Programı aile sosyolojisiyle okumaya devam edelim! Evlilik dışı cinsel ilişkinin yaygınlığını imgelerle ve somut anlatımlarla normal gösteren programlarımız zaten epeyce yaygın. Kampüs hayatında, partner pratiğinde sevgili ilişkilerinde Türk toplumu gün geçtikçe “yerli ve milli aile” yapısını kaybediyor. O çok eleştirdiğimiz Batı cinsellik kültür değerlerine doğru derinden derine savruluyor. Söz konusu televizyon programında da kocasını başkasıyla aldatan kadın evlilik içinde evlilik dışı cinsel ilişkilere savruluyor. Kadın hasta olabilir, moron olabilir. Ancak izleyici gözünde normal gösterilen bir kadın. Aldatma, fuhuş yapma, namussuz olma ve kocasının dışında biriyle gayri meşru ilişkide bulunmadan hiç rahatsız değil. Dolayısıyla topluma yansıyan mesaj şudur: Kocasını aldatmak, namussuz davranmak ve başka erkeklerle beraber olmak olağan şeyler. Gülümsenecek ve rahatsız olunmayacak bir şey.

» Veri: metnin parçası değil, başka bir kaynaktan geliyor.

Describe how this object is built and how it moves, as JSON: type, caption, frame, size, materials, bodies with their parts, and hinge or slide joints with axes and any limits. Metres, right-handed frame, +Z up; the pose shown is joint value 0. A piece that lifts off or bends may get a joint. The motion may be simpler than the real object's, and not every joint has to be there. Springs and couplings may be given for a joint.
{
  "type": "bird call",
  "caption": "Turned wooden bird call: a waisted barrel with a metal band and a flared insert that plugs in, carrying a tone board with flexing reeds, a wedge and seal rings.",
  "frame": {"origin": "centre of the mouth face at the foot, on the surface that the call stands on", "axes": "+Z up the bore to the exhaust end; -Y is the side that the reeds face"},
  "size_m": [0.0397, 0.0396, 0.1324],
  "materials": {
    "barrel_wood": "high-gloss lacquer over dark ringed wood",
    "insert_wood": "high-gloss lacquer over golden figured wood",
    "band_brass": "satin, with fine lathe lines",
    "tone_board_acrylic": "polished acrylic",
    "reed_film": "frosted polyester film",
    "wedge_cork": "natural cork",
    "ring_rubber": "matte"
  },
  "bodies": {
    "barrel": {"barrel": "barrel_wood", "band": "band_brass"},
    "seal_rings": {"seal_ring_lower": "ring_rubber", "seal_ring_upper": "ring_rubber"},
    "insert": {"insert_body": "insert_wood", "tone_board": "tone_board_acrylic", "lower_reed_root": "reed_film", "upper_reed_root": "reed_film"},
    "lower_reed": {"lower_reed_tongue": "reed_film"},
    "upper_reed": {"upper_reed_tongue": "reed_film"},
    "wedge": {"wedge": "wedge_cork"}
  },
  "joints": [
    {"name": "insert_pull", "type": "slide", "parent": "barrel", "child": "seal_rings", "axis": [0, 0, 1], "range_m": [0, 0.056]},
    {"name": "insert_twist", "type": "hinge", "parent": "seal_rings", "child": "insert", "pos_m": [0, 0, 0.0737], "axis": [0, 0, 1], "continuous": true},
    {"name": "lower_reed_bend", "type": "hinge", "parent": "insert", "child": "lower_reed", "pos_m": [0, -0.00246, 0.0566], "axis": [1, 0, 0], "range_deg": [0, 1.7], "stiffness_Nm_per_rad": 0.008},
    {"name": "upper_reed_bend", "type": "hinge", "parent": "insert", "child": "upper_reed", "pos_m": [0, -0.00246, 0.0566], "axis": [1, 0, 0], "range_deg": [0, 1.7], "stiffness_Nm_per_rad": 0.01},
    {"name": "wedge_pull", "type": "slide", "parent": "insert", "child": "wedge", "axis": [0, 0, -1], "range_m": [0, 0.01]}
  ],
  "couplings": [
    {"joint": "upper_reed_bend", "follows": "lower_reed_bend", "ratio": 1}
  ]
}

Programın bütünlüğünde aile, kadın ve evlilik ilişkileri tersyüz ediliyor. Türk aile yapısının ahlaki temelleri bombalanıyor. Cinselliğin gayri meşru ve aile dışı pratikleri normal gösteriliyor. Bir ailenin en mahrem konuları bütün toplumun gözü önünde ortaya konuyor. Ailenin mahremiyeti ve ailenin ahlakı beraber kurşunlanıyor. Özel hayatın saygınlığı yok sayılıyor. Üretilen toplumsal algı korkunç. Aldatmanın normalliği, aldatmanın her yerde konuşabilirliği, aldatmanın sıradanlaştırılması, aldatmanın pazarlanabilirliği…Buna İslam literatüründe ‘şuyuu vukuundan beter’ denir.
Birkaç yıldan beridir milli ve yerli olmaktan bahsediyoruz. Oysa siyasetten daha fazla yerli ve milli olmamız gereken alanlarımız var. Bunların başında aile geliyor. Türk ailesi, Müslüman ailesi ve muhafazakar ailesi milli ve yerli olmayacaksa siyasetin yerli ve milliliği neye yarayacak? Aile ve evlilik ilişkilerimizin mahremiyetini korumadıktan sonra güçlü siyaset ve güçlü hakimiyet neye yarayacak. Farabi “Faziletli Bir Topluma Başlangıç İlkeleri” adlı eserinde aileyi toplumun menziline koyar. Menzilini koruyamayan bir Müslüman hangi toplum/ medeniyet peşinde? Muhafazakarlarlığın üç sütunundan biri aile. Aileyi muhafaza edemeyen bir muhafazakarlık neyi muhafaza edecek?
Bir televizyon programı pratiğinden büyük meselelere sıçradık. Çünkü hakikat sandığımızdan daha fazla pratiklerin derinliğinde kendisini korur çoğu zaman. Onlar bozulmaya başlasın, hakikatin var olduğu büyük yapılar kolaylıkla ve beklenmeden çöküp giderler. Başka bir açıdan da hakikatin gizlendiği temel değerlerimiz yozlaştığında, medeniyetimiz gibi büyük hakikatler sadece söylemde kalır. Bu sebeple ailemizin ahlakını ve mahremiyetini korumalıyız. Yoksa cemiyetimizin ve medeniyetimizin menzili kaybolacak.